Zach suggested adding a little crunch to the layers, perhaps with crushed biscotti or amaretti cookies, so if you're with him and like a little crunch I think that it would make a great addition.
// Cherry - Port Compote with yogurt and honey //
adapted from Bon Appetit
enough for 4 servings
1 lb / 450 g whole cherries (results in roughly 3/4 lb or 340 g pitted cherries)
1/2 cup / 125ml Rose Port (regular Port or orange juice also work)
1/4 cup + a couple tablespoons raw sugar (or normal sugar)
4 tablespoons of honey, one for each serving
4 small containers of yogurt (ideally a thick yogurt like Greek), one for each serving
Mix the pitted cherries, port and sugar in a heavy bottomed pot. Bring the ingredients to a boil and then reduce the heat to medium - low and simmer until the cherries begin to release their juices and soften. At this point you will notice the volume of the ingredients will have increased. It should take about 10 minutes. Using a slotted spoon transfer the cherries to a bowl and leave the juice to thicken over low heat until it coats the back of a spoon, about 15-20 minutes, stirring frequently to insure it doesn't burn on the bottom of the pan.
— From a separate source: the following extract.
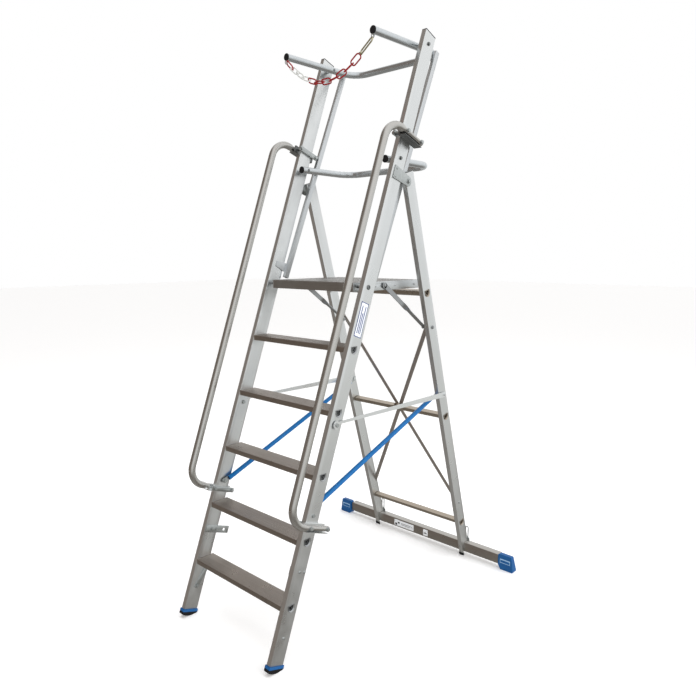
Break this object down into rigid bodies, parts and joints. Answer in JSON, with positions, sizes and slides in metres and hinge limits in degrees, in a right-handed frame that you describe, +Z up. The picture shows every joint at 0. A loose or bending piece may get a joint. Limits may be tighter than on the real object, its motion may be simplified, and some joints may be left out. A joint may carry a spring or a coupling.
{
  "type": "platform step ladder",
  "caption": "Folding aluminium step ladder with wide treads, a standing platform, guard rails, bent handrails, blue stays and a stabiliser beam.",
  "frame": {"origin": "middle of the ladder's bounding box in plan, on the floor", "axes": "+Z up; the climber stands on the -Y side and looks along +Y; +X is the climber's right"},
  "size_m": [1.154, 1.366, 2.4052],
  "materials": {
    "aluminium": "mill-finish extruded aluminium, fine lengthwise die lines",
    "galvanised_steel": "zinc-plated steel, satin",
    "blue_paint": "blue powder coat, semi-gloss",
    "blue_plastic": "moulded blue polyamide, satin",
    "black_plastic": "moulded black plastic",
    "rubber": "black rubber, matt",
    "red_plastic": "moulded red and white plastic chain"
  },
  "bodies": {
    "ladder_frame": {"stile_right": "aluminium", "stile_left": "aluminium", "stile_plug_right": "black_plastic", "stile_plug_left": "black_plastic", "foot_right": "rubber", "foot_left": "rubber", "tread_1": "aluminium", "tread_2": "aluminium", "tread_3": "aluminium", "tread_4": "aluminium", "tread_5": "aluminium", "tread_brace_right": "aluminium", "tread_brace_left": "aluminium", "platform_pivot_right": "galvanised_steel", "platform_pivot_left": "galvanised_steel", "link_stud_right": "galvanised_steel", "link_stud_left": "galvanised_steel", "lock_tab_left": "galvanised_steel", "lock_plate_right": "galvanised_steel", "handrail_right": "aluminium", "handrail_left": "aluminium", "handrail_clamp_lower_right": "galvanised_steel", "handrail_clamp_lower_left": "galvanised_steel", "handrail_clamp_upper_right": "galvanised_steel", "handrail_clamp_upper_left": "galvanised_steel", "knee_rail": "aluminium", "top_rail": "aluminium", "knee_rail_plug_right": "black_plastic", "knee_rail_plug_left": "black_plastic", "top_rail_plug_right": "black_plastic", "top_rail_plug_left": "black_plastic", "guard_post_right": "aluminium", "guard_post_left": "aluminium", "hinge_bracket_right": "galvanised_steel", "hinge_bracket_left": "galvanised_steel"},
    "rear_frame": {"rear_leg_right": "aluminium", "rear_leg_left": "aluminium", "rear_crossbar_lower": "aluminium", "rear_crossbar_middle": "aluminium", "rear_crossbar_upper": "aluminium", "cross_brace_1": "aluminium", "cross_brace_2": "aluminium", "base_beam": "aluminium", "beam_cap_right": "blue_plastic", "beam_cap_left": "blue_plastic", "beam_clip_right": "galvanised_steel", "beam_clip_left": "galvanised_steel"},
    "platform": {"platform_deck": "aluminium", "platform_side_right": "aluminium", "platform_side_left": "aluminium"},
    "strut_right": {"platform_strut_right": "aluminium"},
    "link_right": {"spreader_link_right": "aluminium"},
    "stay_right": {"rear_stay_right": "blue_paint"},
    "wing_right": {"wing_bolt_right": "galvanised_steel"},
    "strut_left": {"platform_strut_left": "aluminium"},
    "link_left": {"spreader_link_left": "aluminium"},
    "stay_left": {"rear_stay_left": "blue_paint"},
    "wing_left": {"wing_bolt_left": "galvanised_steel"},
    "chain": {"safety_chain": "red_plastic", "snap_hook": "galvanised_steel"}
  },
  "joints": [
    {"name": "rear_fold", "type": "hinge", "parent": "ladder_frame", "child": "rear_frame", "pos_m": [0, 0.10631, 1.818], "axis": [-1, 0, 0], "range_deg": [0, 30]},
    {"name": "platform_fold", "type": "hinge", "parent": "ladder_frame", "child": "platform", "pos_m": [0, -0.12869, 1.407], "axis": [1, 0, 0], "range_deg": [0, 52]},
    {"name": "strut_turn_right", "type": "hinge", "parent": "rear_frame", "child": "strut_right", "pos_m": [0.26, 0.30298, 1.21511], "axis": [-1, 0, 0], "range_deg": [0, 25]},
    {"name": "link_lift_right", "type": "hinge", "parent": "rear_frame", "child": "link_right", "pos_m": [0.29, 0.40277, 0.89526], "axis": [-1, 0, 0], "range_deg": [0, 61]},
    {"name": "stay_lift_right", "type": "hinge", "parent": "ladder_frame", "child": "stay_right", "pos_m": [0.27, -0.44057, 0.562], "axis": [1, 0, 0], "range_deg": [0, 27]},
    {"name": "wing_bolt_turn_right", "type": "hinge", "parent": "rear_frame", "child": "wing_right", "pos_m": [0.284, 0.67931, 0.0475], "axis": [0, 1, 0], "continuous": true},
    {"name": "strut_turn_left", "type": "hinge", "parent": "rear_frame", "child": "strut_left", "pos_m": [-0.26, 0.30298, 1.21511], "axis": [-1, 0, 0], "range_deg": [0, 25]},
    {"name": "link_lift_left", "type": "hinge", "parent": "rear_frame", "child": "link_left", "pos_m": [-0.29, 0.40277, 0.89526], "axis": [-1, 0, 0], "range_deg": [0, 61]},
    {"name": "stay_lift_left", "type": "hinge", "parent": "ladder_frame", "child": "stay_left", "pos_m": [-0.27, -0.44057, 0.562], "axis": [1, 0, 0], "range_deg": [0, 27]},
    {"name": "wing_bolt_turn_left", "type": "hinge", "parent": "rear_frame", "child": "wing_left", "pos_m": [-0.284, 0.67931, 0.0475], "axis": [0, 1, 0], "continuous": true},
    {"name": "chain_swing", "type": "hinge", "parent": "ladder_frame", "child": "chain", "pos_m": [0, -0.04919, 2.325], "axis": [1, 0, 0], "range_deg": [-50, 50]}
  ],
  "couplings": [
    {"joint": "platform_fold", "follows": "rear_fold", "ratio": 1.717},
    {"joint": "strut_turn_right", "follows": "rear_fold", "ratio": 0.81},
    {"joint": "link_lift_right", "follows": "rear_fold", "ratio": 2},
    {"joint": "stay_lift_right", "follows": "rear_fold", "ratio": 0.867},
    {"joint": "strut_turn_left", "follows": "rear_fold", "ratio": 0.81},
    {"joint": "link_lift_left", "follows": "rear_fold", "ratio": 2},
    {"joint": "stay_lift_left", "follows": "rear_fold", "ratio": 0.867}
  ]
}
Pour the reduced syrup over the cherries. Let the mixture cool.
Place a tablespoon of honey in the bottom of each serving container. Follow with the yogurt and then top with the cherries and their juices. Serve immediately, or place in the refrigerator until about 20 minutes before eating.
For the jam I followed David Lebovitz's no-recipe method. I used about 350 grams of pitted cherries, which was just enough jam to fill one of these cute little pots.
Our hotel was across the Douro from the city of Porto, hovering on top of the long warehouses. Although it might have been nice to be smack in the center of town, it was a quick walk and we were able to appreciate the view.